EXERCISE OBJECTIVE:
Print every entry exactly as written.

Object modeling scripts:
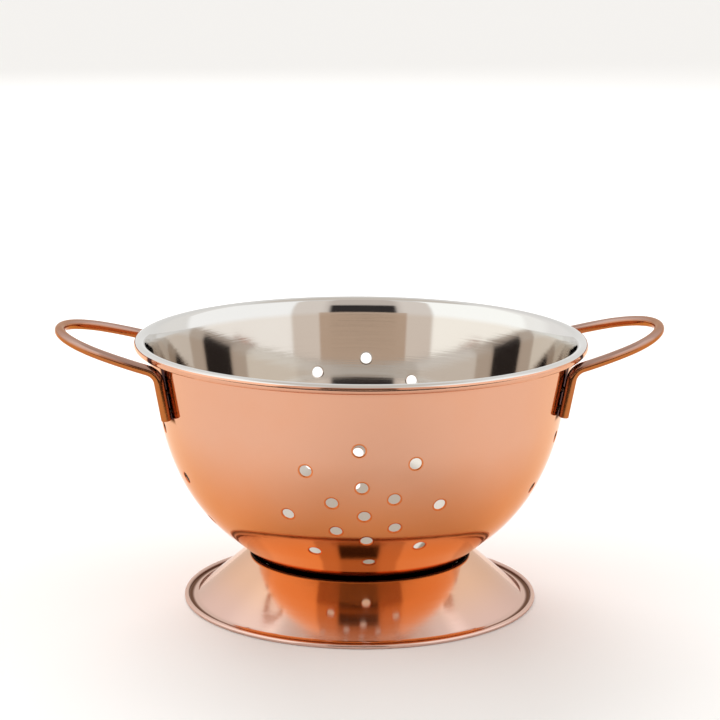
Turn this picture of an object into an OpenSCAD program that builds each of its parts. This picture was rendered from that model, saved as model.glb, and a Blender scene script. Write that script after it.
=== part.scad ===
// Footed colander: a pressed sheet bowl with a curled rim and four groups of drain holes,
// a flared foot ring welded under it, and two bent-rod handles welded under the rim.
// Millimetres. The origin is on the resting plane, at the centre of the foot. +Z is up.
// The handles lie along X. The bowl and the foot are bodies of revolution about Z.

/* [Bowl] */
// outside diameter of the curled rim
rim_d = 195; // [190:1:205]
// height from the resting plane to the rim's crown
total_h = 115.2; // [112:0.1:120]
// thickness of the bowl's sheet
bowl_t = 0.6; // [0.4:0.1:0.8]
// lean of the upper wall from vertical, in degrees
wall_lean = 10.75; // [9:0.05:12]
// length of the straight upper wall below the rim, along the wall
wall_len = 28; // [26:0.1:31]
// lean where the two curves of the wall meet, in degrees
shoulder_lean = 26.6; // [24:0.1:30]
// radius of the upper curve of the wall
shoulder_r = 99; // [90:1:110]
// lean of the lower wall from vertical, in degrees
lower_lean = 50; // [46:0.5:54]
// radius of the lower curve of the wall
belly_r = 73.5; // [68:0.5:80]
// height of the bowl's underside above the resting plane
bottom_z = 8; // [6:0.5:11]
// outside radius of the corner between the lower wall and the flat bottom
corner_r = 10; // [6:0.5:14]

/* [Rim] */
// outside radius of the curl's outer half
curl_r = 2.1; // [1.8:0.1:2.4]
// radius of the curl's upper inner shoulder
crown_r = 3; // [2.6:0.1:3.2]
// height of the curl's inner side, from the wall to the crown
curl_h = 7; // [6.6:0.1:7.4]
// width of the curl's inner side, from the wall to the crown
curl_w = 4.4; // [4.2:0.1:4.8]
// how far round the curl runs past the crown, in degrees
curl_turn = 240; // [180:5:250]

/* [Drain holes] */
// diameter of every drain hole
hole_d = 5; // [3:0.1:5.6]
// turn of each group's middle from +X, in degrees: front, right, back and left
group_turns = [-92.4, -2.4, 86.4, 178.5]; // [-100:0.1:185]
// twist of each group in the plane of the wall, in degrees
group_twist = 4.5; // [0:0.5:8]
// distance of each group's middle below the wall's top edge, along the wall, in the same order
group_downs = [53.2, 53.2, 52.2, 53.2]; // [51:0.1:55]
// number of holes in each ring of the bottom, from the centre out
bottom_rings = [1, 6, 12]; // [1:1:12]
// radial distance between the rings of holes in the bottom
bottom_pitch = 10; // [8:0.5:11]

/* [Foot] */
// outside diameter of the foot's edge bead
foot_d = 153.6; // [150:0.2:158]
// thickness of the foot's sheet
foot_t = 0.6; // [0.4:0.1:0.8]
// diameter of the foot's edge bead
bead_d = 2.1; // [1.8:0.1:2.4]
// width of the flat under the bead, which rests on the table
land_w = 0.8; // [0.4:0.1:1]
// radius where the foot's outside leaves the bowl
foot_top_r = 47.6; // [46:0.1:50]
// outside bend radius along the foot's top edge
foot_top_bend = 3; // [1:0.1:3.5]
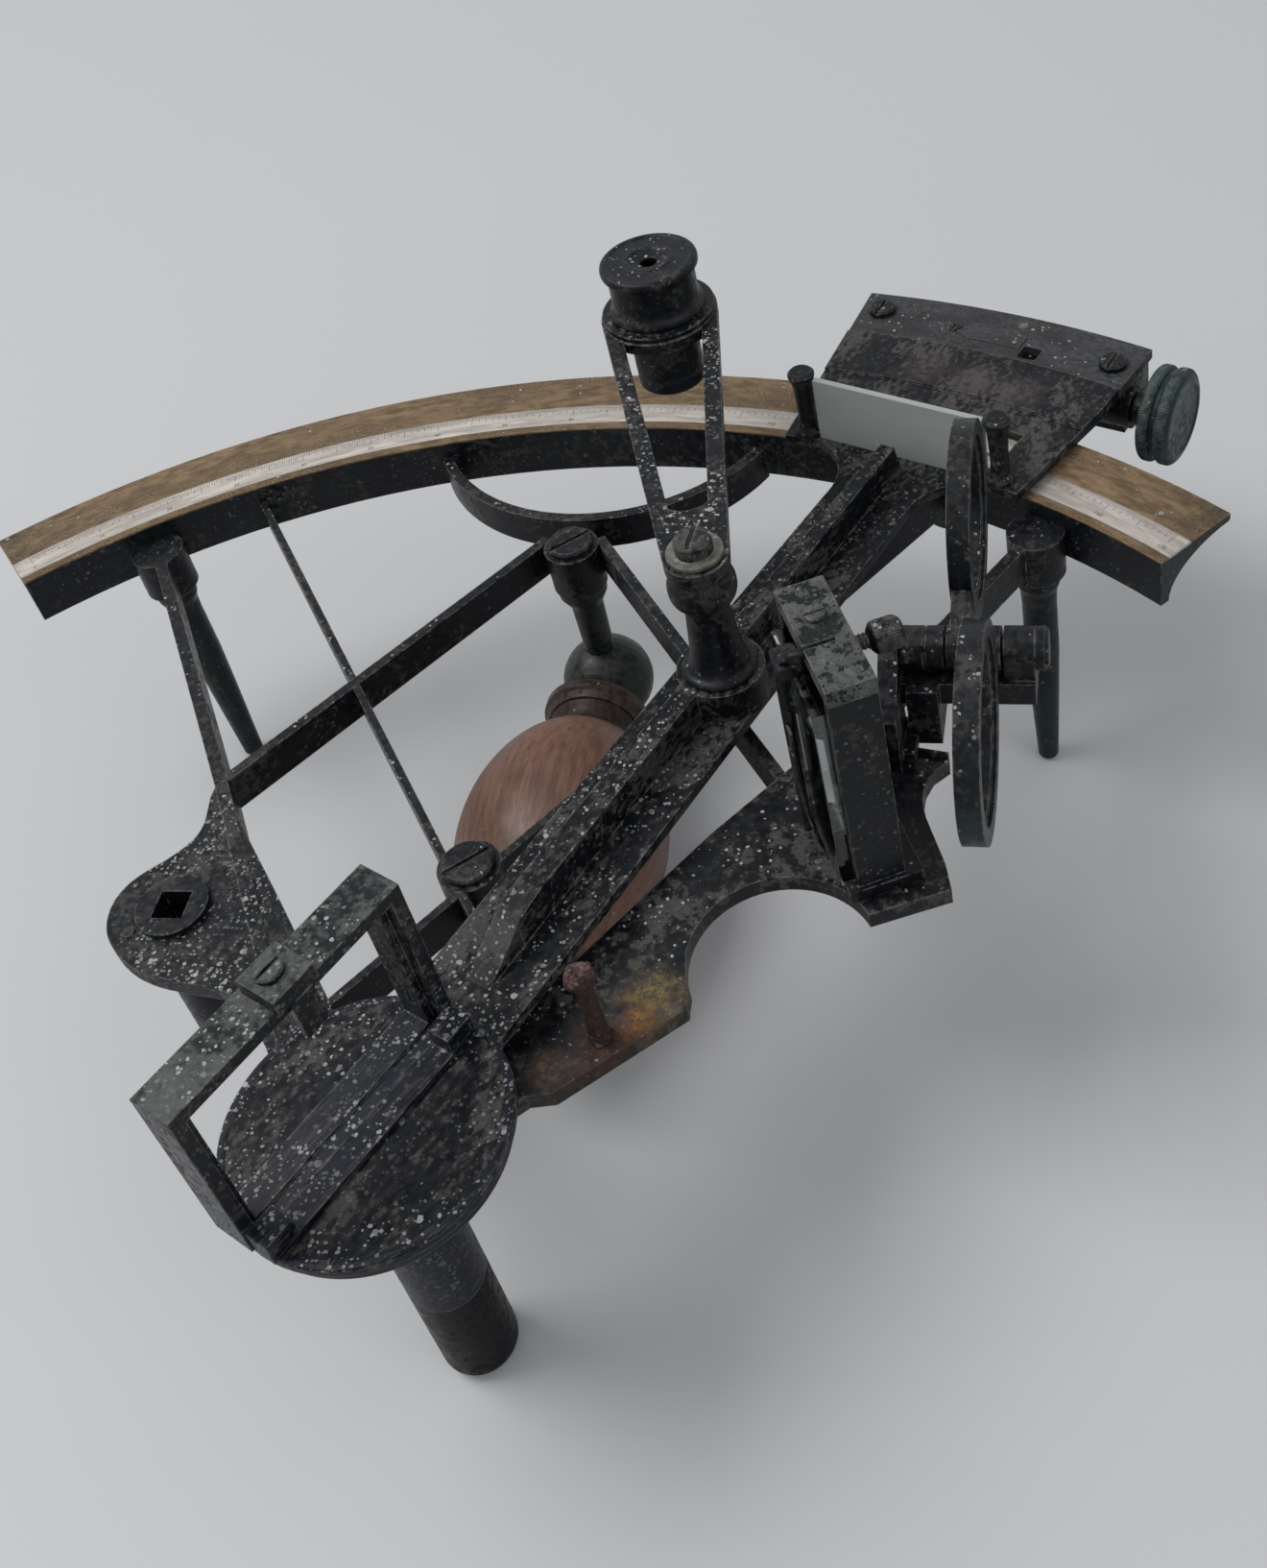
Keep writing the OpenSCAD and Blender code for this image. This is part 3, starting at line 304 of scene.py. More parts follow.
def swept_strip(name: str, path: Array, across: Array, width: Array, thick: float) -> bpy.types.Object:
    """Carry a thin rounded strip along a path.

    The section is an ellipse-like loop s(v) = (w/2 sgn cos |cos v|^0.5, t/2 sgn sin |sin v|^0.5); its
    width lies along the fixed direction across and its thickness along the path's normal.

    Args:
        name: Name of the piece.
        path: Array of shape (n, 3) in metres.
        across: Direction of the width, a unit vector.
        width: Width at each point, in metres.
        thick: Thickness in metres.

    Returns:
        The strip, closed at both ends.
    """
    run = np.gradient(path, axis=0)
    run /= np.linalg.norm(run, axis=1, keepdims=True)
    side = across[None] - (run @ across)[:, None] * run
    side /= np.linalg.norm(side, axis=1, keepdims=True)
    normal = np.cross(run, side)
    v = np.linspace(0, 2 * math.pi, STRIP_SIDES, endpoint=False)
    a = np.sign(np.cos(v)) * np.abs(np.cos(v)) ** 0.5 / 2
    b = np.sign(np.sin(v)) * np.abs(np.sin(v)) ** 0.5 / 2 * thick
    points = (path[:, None] + a[None, :, None] * width[:, None, None] * side[:, None]
              + b[None, :, None] * normal[:, None])
    ends = [np.repeat(path[i:i + 1, None], STRIP_SIDES, 1) for i in (0, len(path) - 1)]
    points = np.concatenate([ends[0], points, ends[1]])
    return mesh_object(name, points.reshape(-1, 3), grid_faces(len(points), STRIP_SIDES, False, True), 40)


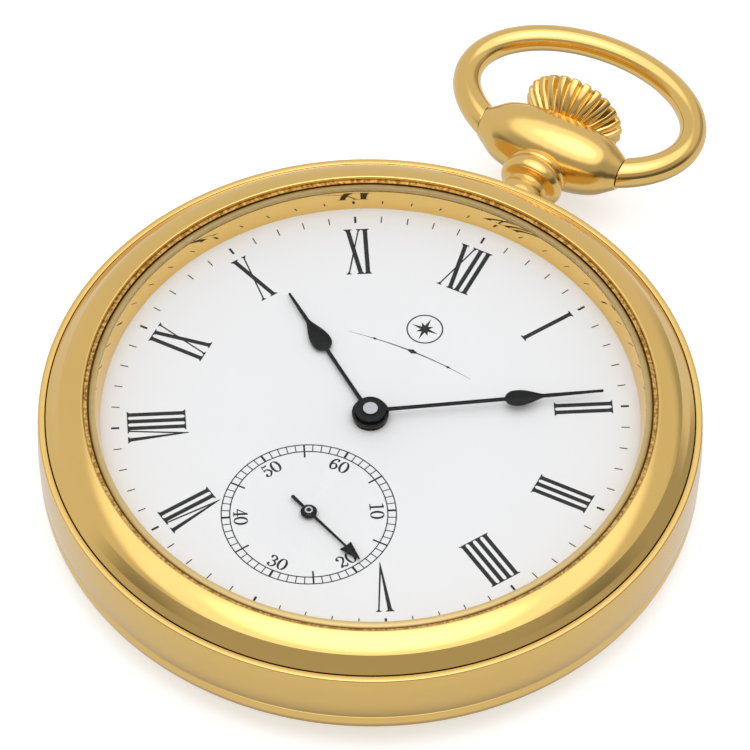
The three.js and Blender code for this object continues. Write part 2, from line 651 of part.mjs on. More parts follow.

SOLUTION:
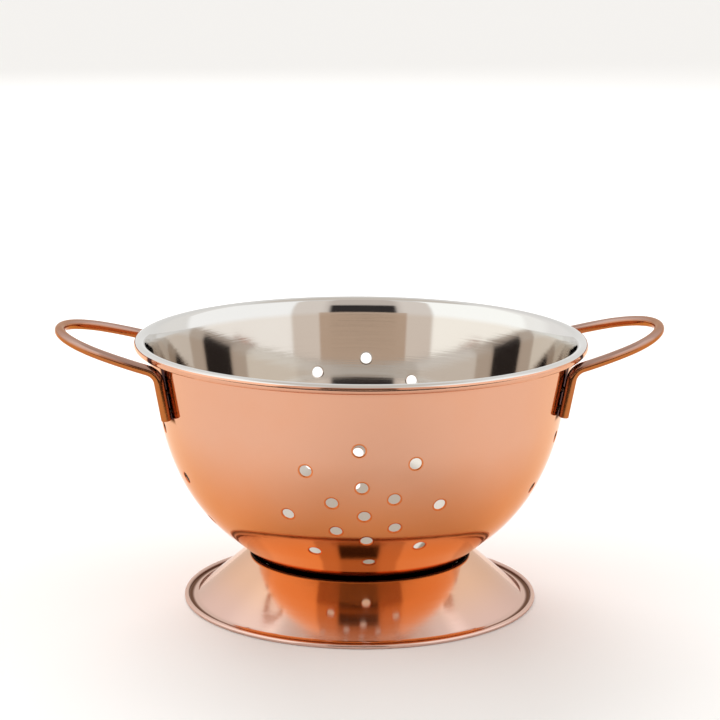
Turn this picture of an object into an OpenSCAD program that builds each of its parts. This picture was rendered from that model, saved as model.glb, and a Blender scene script. Write that script after it.
=== part.scad ===
// Footed colander: a pressed sheet bowl with a curled rim and four groups of drain holes,
// a flared foot ring welded under it, and two bent-rod handles welded under the rim.
// Millimetres. The origin is on the resting plane, at the centre of the foot. +Z is up.
// The handles lie along X. The bowl and the foot are bodies of revolution about Z.

/* [Bowl] */
// outside diameter of the curled rim
rim_d = 195; // [190:1:205]
// height from the resting plane to the rim's crown
total_h = 115.2; // [112:0.1:120]
// thickness of the bowl's sheet
bowl_t = 0.6; // [0.4:0.1:0.8]
// lean of the upper wall from vertical, in degrees
wall_lean = 10.75; // [9:0.05:12]
// length of the straight upper wall below the rim, along the wall
wall_len = 28; // [26:0.1:31]
// lean where the two curves of the wall meet, in degrees
shoulder_lean = 26.6; // [24:0.1:30]
// radius of the upper curve of the wall
shoulder_r = 99; // [90:1:110]
// lean of the lower wall from vertical, in degrees
lower_lean = 50; // [46:0.5:54]
// radius of the lower curve of the wall
belly_r = 73.5; // [68:0.5:80]
// height of the bowl's underside above the resting plane
bottom_z = 8; // [6:0.5:11]
// outside radius of the corner between the lower wall and the flat bottom
corner_r = 10; // [6:0.5:14]

/* [Rim] */
// outside radius of the curl's outer half
curl_r = 2.1; // [1.8:0.1:2.4]
// radius of the curl's upper inner shoulder
crown_r = 3; // [2.6:0.1:3.2]
// height of the curl's inner side, from the wall to the crown
curl_h = 7; // [6.6:0.1:7.4]
// width of the curl's inner side, from the wall to the crown
curl_w = 4.4; // [4.2:0.1:4.8]
// how far round the curl runs past the crown, in degrees
curl_turn = 240; // [180:5:250]

/* [Drain holes] */
// diameter of every drain hole
hole_d = 5; // [3:0.1:5.6]
// turn of each group's middle from +X, in degrees: front, right, back and left
group_turns = [-92.4, -2.4, 86.4, 178.5]; // [-100:0.1:185]
// twist of each group in the plane of the wall, in degrees
group_twist = 4.5; // [0:0.5:8]
// distance of each group's middle below the wall's top edge, along the wall, in the same order
group_downs = [53.2, 53.2, 52.2, 53.2]; // [51:0.1:55]
// number of holes in each ring of the bottom, from the centre out
bottom_rings = [1, 6, 12]; // [1:1:12]
// radial distance between the rings of holes in the bottom
bottom_pitch = 10; // [8:0.5:11]

/* [Foot] */
// outside diameter of the foot's edge bead
foot_d = 153.6; // [150:0.2:158]
// thickness of the foot's sheet
foot_t = 0.6; // [0.4:0.1:0.8]
// diameter of the foot's edge bead
bead_d = 2.1; // [1.8:0.1:2.4]
// width of the flat under the bead, which rests on the table
land_w = 0.8; // [0.4:0.1:1]
// radius where the foot's outside leaves the bowl
foot_top_r = 47.6; // [46:0.1:50]
// outside bend radius along the foot's top edge
foot_top_bend = 3; // [1:0.1:3.5]
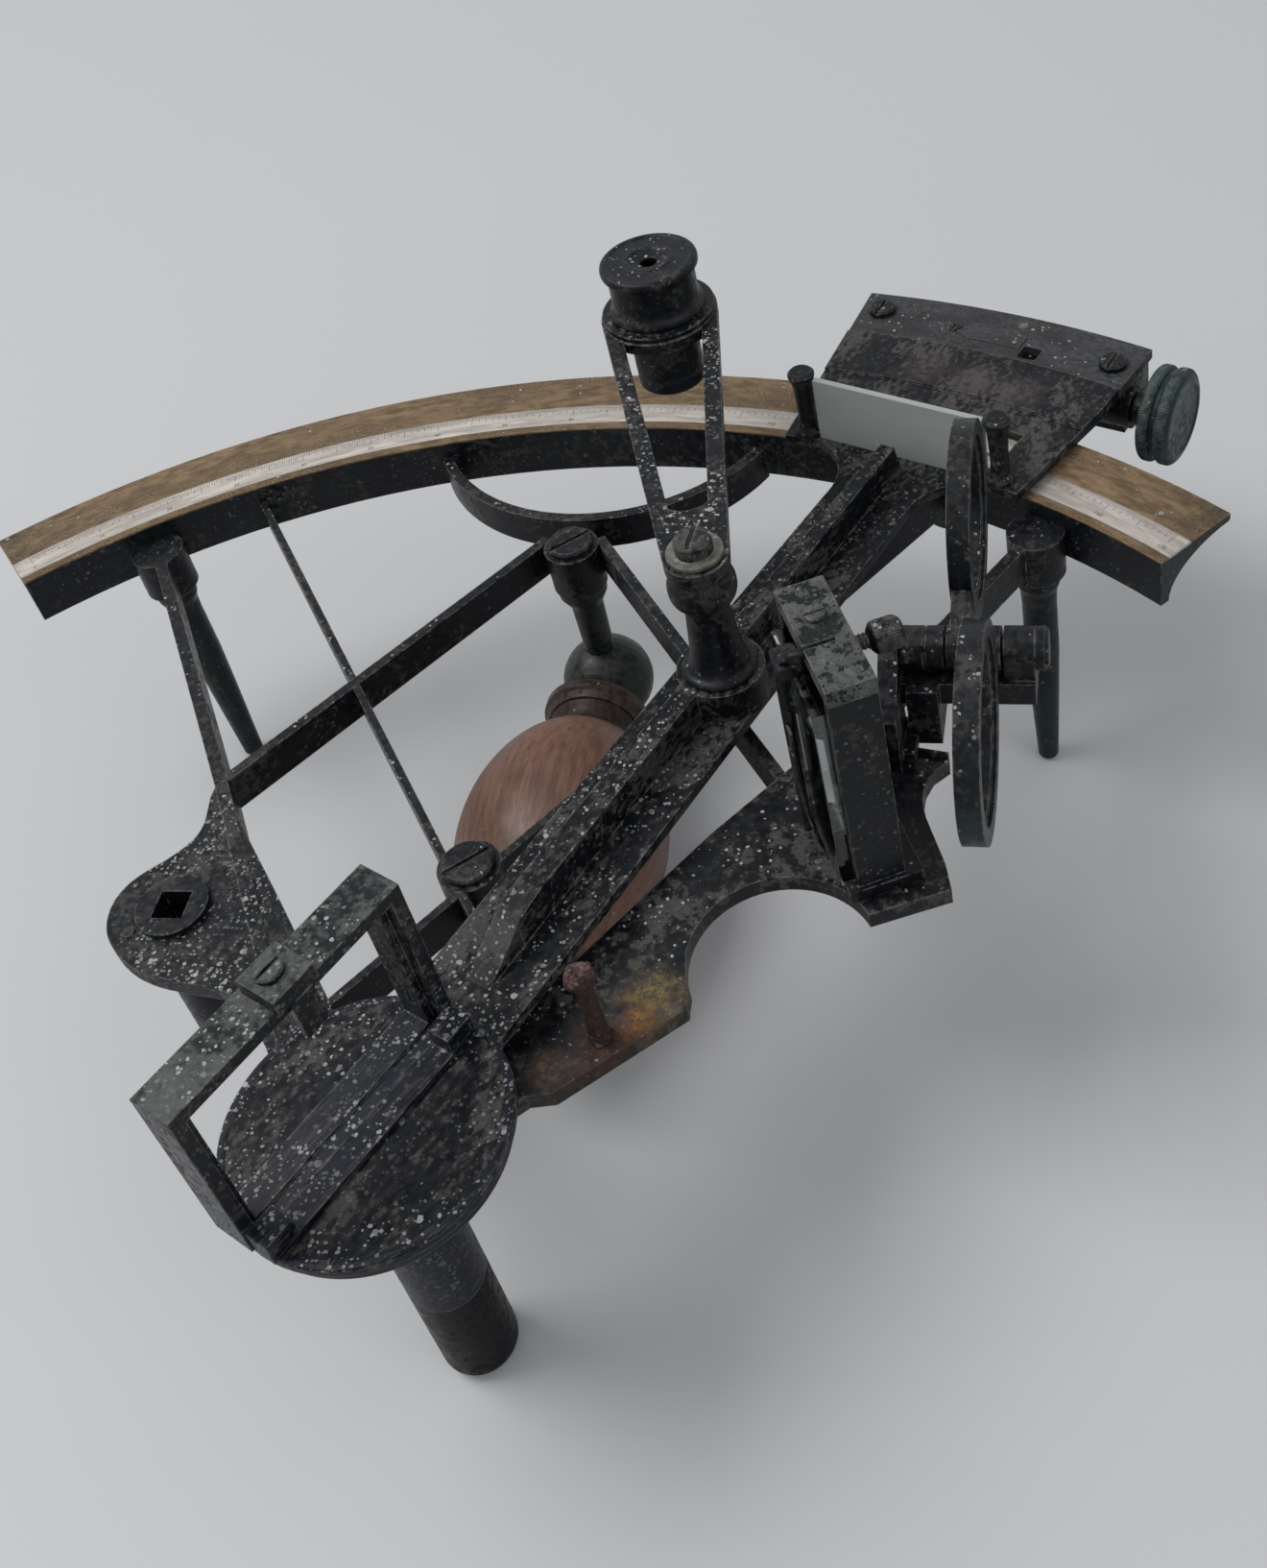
Keep writing the OpenSCAD and Blender code for this image. This is part 3, starting at line 304 of scene.py. More parts follow.
def swept_strip(name: str, path: Array, across: Array, width: Array, thick: float) -> bpy.types.Object:
    """Carry a thin rounded strip along a path.

    The section is an ellipse-like loop s(v) = (w/2 sgn cos |cos v|^0.5, t/2 sgn sin |sin v|^0.5); its
    width lies along the fixed direction across and its thickness along the path's normal.

    Args:
        name: Name of the piece.
        path: Array of shape (n, 3) in metres.
        across: Direction of the width, a unit vector.
        width: Width at each point, in metres.
        thick: Thickness in metres.

    Returns:
        The strip, closed at both ends.
    """
    run = np.gradient(path, axis=0)
    run /= np.linalg.norm(run, axis=1, keepdims=True)
    side = across[None] - (run @ across)[:, None] * run
    side /= np.linalg.norm(side, axis=1, keepdims=True)
    normal = np.cross(run, side)
    v = np.linspace(0, 2 * math.pi, STRIP_SIDES, endpoint=False)
    a = np.sign(np.cos(v)) * np.abs(np.cos(v)) ** 0.5 / 2
    b = np.sign(np.sin(v)) * np.abs(np.sin(v)) ** 0.5 / 2 * thick
    points = (path[:, None] + a[None, :, None] * width[:, None, None] * side[:, None]
              + b[None, :, None] * normal[:, None])
    ends = [np.repeat(path[i:i + 1, None], STRIP_SIDES, 1) for i in (0, len(path) - 1)]
    points = np.concatenate([ends[0], points, ends[1]])
    return mesh_object(name, points.reshape(-1, 3), grid_faces(len(points), STRIP_SIDES, False, True), 40)


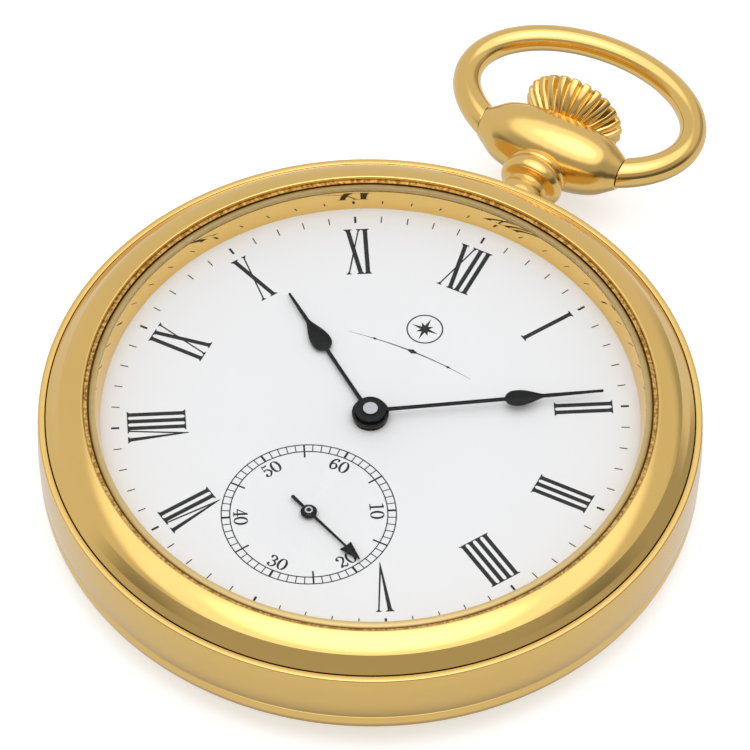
The three.js and Blender code for this object continues. Write part 2, from line 651 of part.mjs on. More parts follow.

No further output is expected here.